Well, if $(U,x)$ is a chart around $p$ with $x(p)=0\in H^n$, then we see that the part of the boundary within $U$ $U\cap\partial M$ — is the surface $\{q\in U\vert x^n(q)=0\}$. The point $0\in H^n\subseteq\mathbb{R}^n$ has a perfectly good tangent space as a point in $\mathbb{R}^n$: $\mathcal{T}_0\mathbb{R}^n$. We will consider this to be the tangent space of $H^n$ at zero, even though half of its vectors “point outside” the space itself.

We can use this to define the tangent space $\mathcal{T}_pM$. Indeed, the function $x^{-1}$ goes from $H^n$ to $M$ and takes the point $0$ to $p$; it only makes sense to define $\mathcal{T}_pM$ as $(x^{-1})_{*0}\left(\mathcal{T}_0\mathbb{R}^n\right)$.

This is all well and good algebraically, but geometrically it seems that we’re letting tangent vectors spill “off the edge” of $M$. But remember our geometric characterization of tangent vectors as equivalence classes of curves — of “directions” that curves can go through $p$. Indeed, a curve could well run up to the edge of $M$ at the point $p$ in any direction that — if continued — would leave the manifold through its boundary. The geometric definition makes it clear that this is indeed the proper notion of the tangent space at a boundary point.

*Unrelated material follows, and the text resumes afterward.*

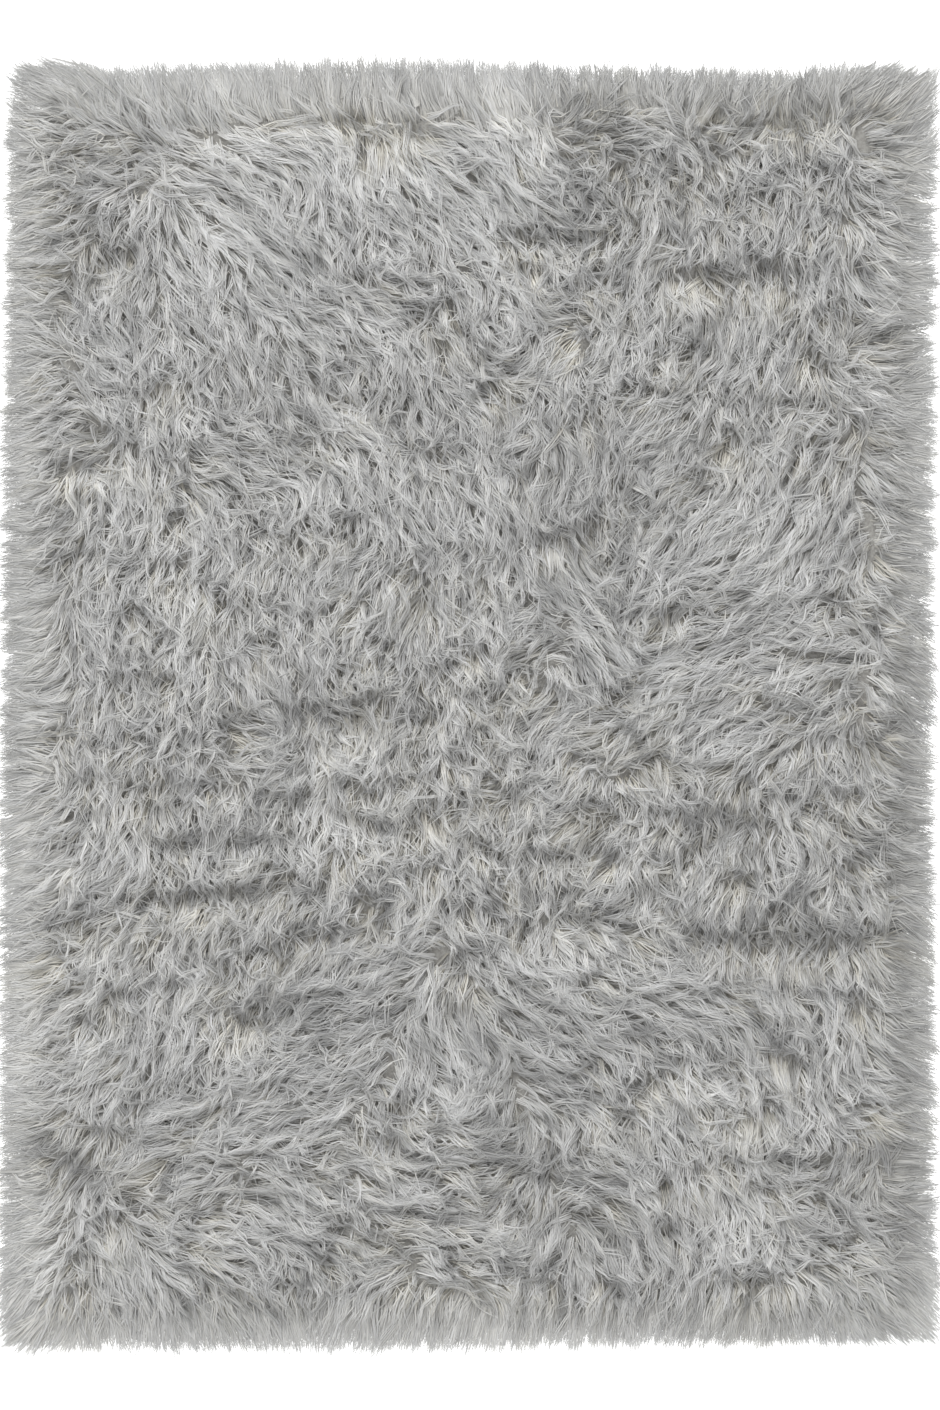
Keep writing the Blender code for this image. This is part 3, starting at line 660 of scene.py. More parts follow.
# Patches of painted light and shade, lighter or darker than the rest, and how tangled each is.
PAINTED_SHADE_PATCHES = (
    ShadePatch("meadow", -195, 790, 270, 85, 0.9, -0.15),
    ShadePatch("meadow_2", -350, 660, 85, 85, 0.9, -0.25),
    ShadePatch("meadow_3", 60, 805, 50, 70, 0.8, -0.15),
    ShadePatch("meadow_4", 45, 625, 85, 45, 0.6, 0.1),
    ShadePatch("swirl_light", 145, 505, 65, 20, 0.5, 0.3),
    ShadePatch("smooth_patch", 385, 215, 105, 80, 0.8, -0.25),
    ShadePatch("smooth_patch_2", 430, 35, 65, 55, 0.6, -0.15),
    ShadePatch("smooth_patch_3", 315, -35, 85, 45, 0.5, -0.10),
    ShadePatch("middle_tuft", -180, -90, 50, 30, 0.7, 0.2),
    ShadePatch("middle_tuft_2", -180, -200, 55, 50, 0.6, 0.2),
    ShadePatch("middle_tuft_3", -40, -220, 45, 55, 0.4, 0.2),
    ShadePatch("low_tuft", 155, -355, 55, 25, 0.6, 0.5),
    ShadePatch("left_column", -410, 205, 85, 170, 0.25, 0.1),
    ShadePatch("column_nick", -240, 290, 35, 30, 0.5, 0.3),
    ShadePatch("left_nick", -550, 315, 50, 15, 0.6, 0.5),
    ShadePatch("low_left_tuft", -325, -505, 45, 55, 0.4, 0.3),
    ShadePatch("low_left_rim", -605, -490, 55, 85, 0.4, 0.3),
    ShadePatch("low_left_bank", -535, -360, 55, 30, 0.3, 0.4),
    ShadePatch("near_tuft", 375, -745, 30, 35, 0.6, 0.5),
    ShadePatch("near_bank", 330, -560, 70, 15, 0.3, 0.5),
    ShadePatch("near_bank_2", -55, -605, 45, 35, 0.3, 0.0),
    ShadePatch("near_left_rim", -595, -800, 70, 55, 0.3, 0.3),
    ShadePatch("column_light", 5, 95, 45, 70, 0.3, 0.2),
    ShadePatch("burl", 180, 795, 65, 85, -1.0, 0.4),
    ShadePatch("far_right_dark", 470, 815, 155, 70, -0.6, 0.2),
    ShadePatch("right_band", 385, 695, 85, 15, -0.5, 0.0),
    ShadePatch("right_band_2", 415, 610, 155, 15, -0.6, 0.0),
    ShadePatch("right_band_3", 545, 520, 85, 45, -0.6, 0.0),
    ShadePatch("left_hollow", -510, 640, 50, 45, -0.8, 0.2),
    ShadePatch("left_hollow_2", -535, 375, 45, 35, -0.5, 0.2),
    ShadePatch("left_hollow_3", -565, 205, 55, 70, -0.3, 0.0),
    ShadePatch("centre_dark", 130, 350, 100, 70, -0.3, -0.2),
    ShadePatch("centre_dark_2", 130, 230, 70, 45, -0.5, -0.2),
    ShadePatch("centre_dark_3", 190, 95, 130, 70, -0.2, -0.1),
    ShadePatch("middle_line", -240, -15, 130, 30, -0.6, 0.0),
    ShadePatch("left_low_dark", -335, -165, 70, 55, -0.6, -0.2),
    ShadePatch("right_low_dark", 360, -175, 100, 55, -0.7, -0.1),
    ShadePatch("right_low_dark_2", 570, -175, 55, 55, -0.5, 0.0),
    ShadePatch("right_line", 460, -325, 155, 35, -1.0, -0.2),
    ShadePatch("right_line_2", 400, -445, 85, 70, -0.6, -0.1),
    ShadePatch("broad_line", -240, -430, 100, 35, -0.7, 0.0),
    ShadePatch("low_centre_dark", -25, -460, 155, 70, -0.5, -0.2),
    ShadePatch("near_centre_dark", 105, -645, 100, 85, -0.7, -0.2),
    ShadePatch("near_centre_dark_2", 260, -730, 85, 85, -0.5, -0.1),
    ShadePatch("near_centre_dark_3", 190, -830, 70, 30, -0.4, 0.0),
    ShadePatch("near_left_dark", -565, -645, 70, 50, -0.8, 0.2),
    ShadePatch("near_right_dark", 545, -660, 85, 70, -0.5, -0.1),
    ShadePatch("near_rim_dark", -310, -815, 85, 35, -0.2, 0.2),
    ShadePatch("near_rim_dark_2", -140, -800, 85, 35, -0.2, 0.0),
    ShadePatch("low_line", 45, -275, 85, 30, -0.4, 0.0),
    ShadePatch("right_rim_dark", 585, -65, 55, 45, -0.4, 0.0),
    ShadePatch("right_rim_dark_2", 555, 220, 70, 35, -0.4, 0.0),
    ShadePatch("far_fringe", 0, 905, 1100, 50, -1.1, 0.0),
    ShadePatch("left_fringe", -660, 0, 45, 1400, -0.9, 0.0),
    ShadePatch("right_fringe", 660, 0, 45, 1400, -0.3, 0.0),
    ShadePatch("far_left_hills", -560, 790, 90, 70, 0.0, 0.25),
    ShadePatch("right_bands_even", 480, 600, 160, 60, 0.0, -0.15),
    ShadePatch("middle_band", 0, -120, 620, 130, 0.0, 0.12),
    ShadePatch("near_left_hills", -250, -430, 200, 80, 0.0, 0.15),
    ShadePatch("near_fringe", 0, -890, 1100, 65, 0.1, -0.25),
    ShadePatch("near_left_flank", -330, -700, 220, 75, 0.0, -0.14),
    ShadePatch("near_right_flank", 400, -700, 180, 60, 0.0, -0.08),
)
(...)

Now, let $y$ be the function we get by restricting $x$ to the boundary $\partial M$. The function $y^{-1}$ sends the boundary $\partial H^n\cong\mathbb{R}^{n-1}\times\{0\}$ to the boundary $\partial M$ — at least locally — and there is an inclusion $i:\partial M\to M$. On the other hand, there is an inclusion $j:\mathbb{R}^{n-1}\times\{0\}\to\mathbb{R}^n$, which $x^{-1}$ then sends to $U$ — again, at least locally. That is, we have the equation $\displaystyle i\circ y^{-1}=x^{-1}\circ j$

Taking the derivative, we see that $\displaystyle i_*\left((y^{-1})_*\left(\mathcal{T}_0\mathbb{R}^{n-1}\right)\right)=(x^{-1})_*\left(j_*\left(\mathcal{T}_0\mathbb{R}^{n-1}\right)\right)$

But $i_*$ must be the inclusion of the subspace $\mathcal{T}_p(\partial M)$ into the tangent space $\mathcal{T}_pM$. That is, the tangent vectors to the boundary manifold are exactly those tangent vectors on the boundary that $x_*$ sends to tangent vectors in $\mathcal{T}_0\mathbb{R}^n$ whose $n$th component is zero.

September 15, 2011